Hello,
the issue I am describing here happens on a dual-core Atom
(without hyperthreading)
It is easy to reproduce with 2.6.32.7+xenomai 2.5.2, which was my
initial configuration until
I remembered that Philippe told us that SMP was correctly
supported from 2.6.38.8
The fact is that I have been able to reproduce it with
2.6.38.8+xenomai-2.6 as well. Only once, but I did.
I am using CAN with a IXXAT PCI-04 board .

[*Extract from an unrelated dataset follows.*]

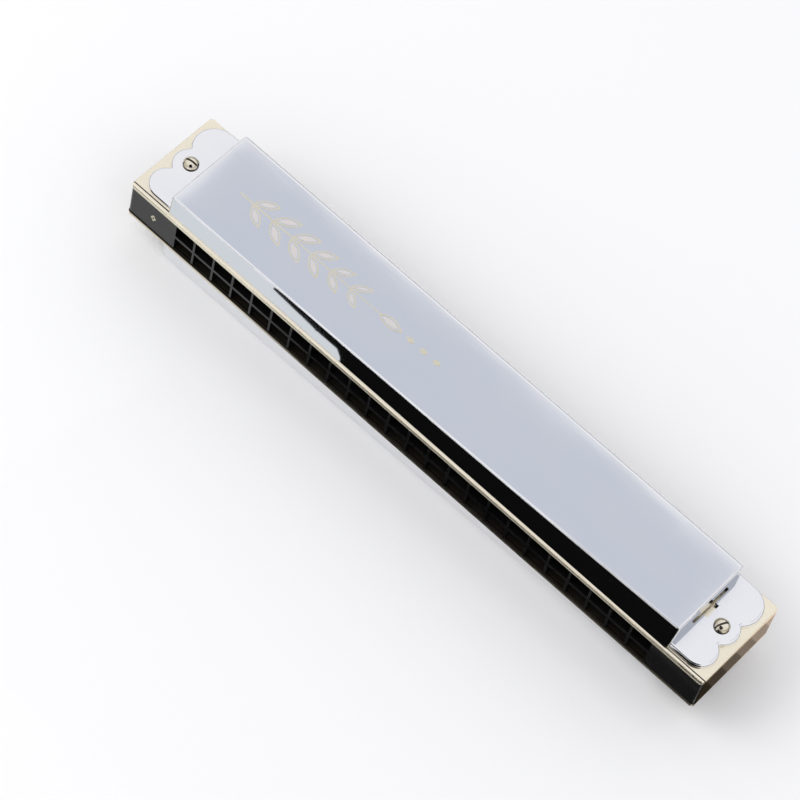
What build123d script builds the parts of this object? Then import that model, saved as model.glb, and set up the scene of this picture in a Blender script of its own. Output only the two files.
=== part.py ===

There is a single thread per bus.
With the old kernel, after about 400-500 seconds, and heavy load
the communication stops, and after some
analysis, I found out that my process was stuck at :
rtcan_raw.c
/* Try to pass the guard in order to access the controller */
ret = rtdm_sem_timeddown(&dev->tx_sem,
timeout, NULL);
The Refcount shown in /proc/rtcan/rtcan0/info is 1.
The workaround I found was to set the timeout to a non-zero value
with the appropriate ioctl,
and when a timeout issues, to stop and restart the bus, with the
effect to destroy and re-recreate the semaphore and
thus to communicate again.
By reading the code, the only reason I can see is that a TX
interrupt is lost.
I do not have much more ways to analyze deeper, so any advice
would be greatly appreciated
Cheers,
Thierry